━━ DATA EXTRACT
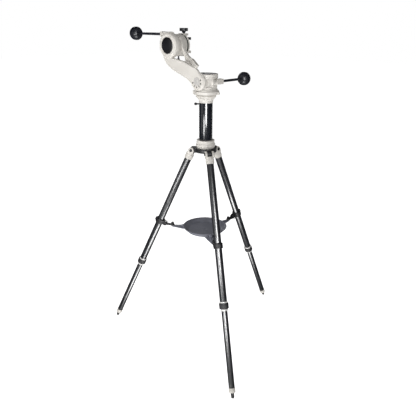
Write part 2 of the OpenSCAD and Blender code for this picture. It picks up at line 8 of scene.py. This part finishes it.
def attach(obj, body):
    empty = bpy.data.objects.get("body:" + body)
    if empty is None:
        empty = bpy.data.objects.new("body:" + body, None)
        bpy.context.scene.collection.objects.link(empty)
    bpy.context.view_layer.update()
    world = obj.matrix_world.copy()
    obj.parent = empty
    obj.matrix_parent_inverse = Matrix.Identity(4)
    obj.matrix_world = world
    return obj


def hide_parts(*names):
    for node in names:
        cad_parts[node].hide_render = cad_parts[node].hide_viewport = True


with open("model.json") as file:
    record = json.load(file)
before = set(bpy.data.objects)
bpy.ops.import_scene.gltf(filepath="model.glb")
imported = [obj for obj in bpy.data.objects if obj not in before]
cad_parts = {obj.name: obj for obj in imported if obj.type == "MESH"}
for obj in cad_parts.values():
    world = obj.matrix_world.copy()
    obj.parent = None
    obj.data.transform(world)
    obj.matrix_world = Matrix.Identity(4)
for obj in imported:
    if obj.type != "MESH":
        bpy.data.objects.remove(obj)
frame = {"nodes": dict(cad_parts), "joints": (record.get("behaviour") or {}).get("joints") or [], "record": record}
━━━━
Within the material above, transcribe exactly the lines that run from the line holding "obj.parent = empty" through the line holding "imported = [obj".

    obj.parent = empty
    obj.matrix_parent_inverse = Matrix.Identity(4)
    obj.matrix_world = world
    return obj


def hide_parts(*names):
    for node in names:
        cad_parts[node].hide_render = cad_parts[node].hide_viewport = True


with open("model.json") as file:
    record = json.load(file)
before = set(bpy.data.objects)
bpy.ops.import_scene.gltf(filepath="model.glb")
imported = [obj for obj in bpy.data.objects if obj not in before]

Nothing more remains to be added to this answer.